Courts • Harlin Argelio Ramos stabbed a stranger to death but claims he was being choked, defense says.

There is no dispute that on April 19, 2014, Harlin Argelio Ramos stabbed a stranger to death just outside The Gateway mall in Salt Lake City, attorneys told a jury on Monday.

Later this week, at the end of a four-day trial, the jurors must decide whether Ramos is guilty of murder in 33-year-old Joaquin Gonzalez's death that night — or if he was acting in self-defense after Gonzalez allegedly attacked him.

Ramos, 32, is charged in 3rd District Court with first-degree felony murder, accused of stabbing Gonzalez four times in the chest and stomach after a scuffle near 500 West and 100 South.

Defense attorney Michael Langford said in his opening statement Monday that the two men's "worlds collided" that night as Gonzalez was in a white car talking with a friend, Megan Sellers, after a late-night movie. Ramos, Langford said, was in the area waiting for a friend — who also drove a white car — to pick him up.

Langford said his client opened Sellers' car door thinking it was his ride — and that's when Gonzalez got out of the car and a fight began.

"He got into the wrong vehicle," Langford told jurors. "A man attacked him. A man choked him. A man wouldn't let him go. Harlin was in an impossible situation, and he did what he had to do to defend himself."

But prosecutor Melanie Serassio told the jurors that the defendant was not acting in self-defense at all that day and asked them to find him guilty of murder.

Sellers testified that she was uneasy that night after she saw two men walk in front of her car. She said Gonzalez was in the passenger seat of her car and turned to give her a hug goodbye when someone opened the passenger door.

"It was almost like they waited until his back was turned to open the car door," she testified.

The woman said Gonzalez got out of the car and he started "wrestling around" with the man who had opened the door.

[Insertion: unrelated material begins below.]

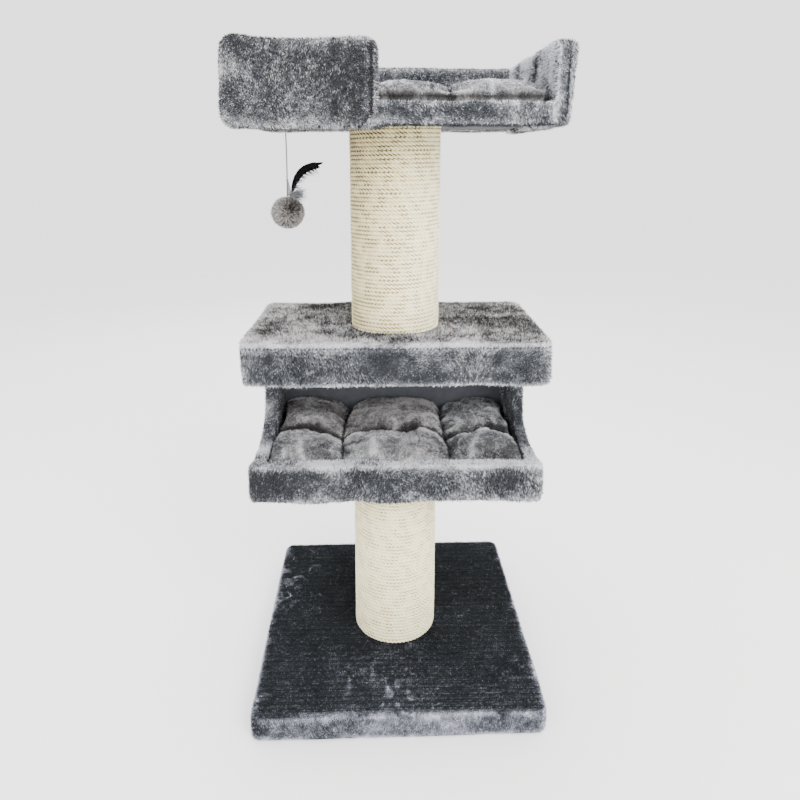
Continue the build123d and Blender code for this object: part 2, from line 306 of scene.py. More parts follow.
def add_pile(skin, body, slot, nap, spacing=2.0 * mm, length=5.2 * mm, width=0.95 * mm, tints="grey",
             lean=0.55, mottle=0.41, keep=None, ribs=0.0, warm=None, shorten=None):
    """Short tufts of pile over a skin, combed by a random field, in a few tints chosen by nap.

    keep(points, normals) is true where there is pile. ribs is the spacing of woven rows along X.
    mottle is how far a tuft's value strays from its place's. warm(points) is the share of taupe
    tufts, and shorten(points) scales their length. A large skin's pile is made in several pieces.
    """
    roots, facing, random = scatter(skin.data, spacing, len(skin.name))
    if keep:
        kept = keep(roots, facing)
        roots, facing = roots[kept], facing[kept]
    if ribs:
        flat = facing[:, 2] > 0.8
        rows = (np.round(roots[:, 1] / ribs) + random.normal(0, 0.10, len(roots))) * ribs
        roots[flat, 1] = rows[flat]
    swirl = np.stack([field(roots + k, 0.045) for k in (0.3, 0.7, 1.3)], axis=1)
    comb = swirl + np.array([0, -0.25, -0.65])
    comb -= facing * (comb * facing).sum(axis=1, keepdims=True)
    way = normalised(facing * 0.75 + comb * lean + random.normal(0, 0.22, roots.shape))
    reach = length * random.uniform(0.65, 1.15, len(roots))
    if shorten:
        reach *= shorten(roots)
    tips = roots + way * reach[:, None]
    value = nap(roots, facing) + 0.18 * other_field(roots, 3.5 * mm)
    value += random.uniform(-mottle, mottle, len(roots))
    value = np.clip(value, 0, 0.999)
    names = pile_tints[tints]
    tint = (value * len(names)).astype(int)
    if warm:
        names = names + pile_tints["taupe"]
        tint += len(pile_tints[tints]) * (random.random(len(roots)) < warm(roots))
    widths = width * random.uniform(0.7, 1.25, len(roots))
    roots -= facing * 0.4 * mm
    pieces = math.ceil(len(roots) / tufts_in_a_piece)
    for number, k in enumerate(np.array_split(np.arange(len(roots)), pieces)):
        tufts = spikes(f"{skin.name}_pile_{number}", roots[k], tips[k], widths[k], body,
                       [materials[name] for name in names], tint[k])
        smooth_shade(tufts.data)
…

"I thought somebody was trying to steal my car," she testified. "I thought we were getting robbed. … I heard [Gonzalez] screaming, 'Please don't kill me. I have kids. Please don't kill me.' "

Sellers said she saw a man on top of Gonzalez making a punching or stabbing motion, and she got out of her car and used a stun gun on the attacker's neck before she ran to back her car and called 911. She noted that she didn't see Gonzalez's hands around the attacker's neck or near his chest when she shocked him.

Langford told jurors that during the scuffle, Ramos yelled in Spanish, "Help me! This man is killing me! He's choking me!" — but Sellers said she didn't remember anyone yelling in Spanish that night.

According to preliminary hearing testimony, Ramos subsequently left the area with the man who was there to pick him up. Police found two backpacks at the scene, one of which contained identifying information belonging to Ramos. They arrested him at a North Temple motel.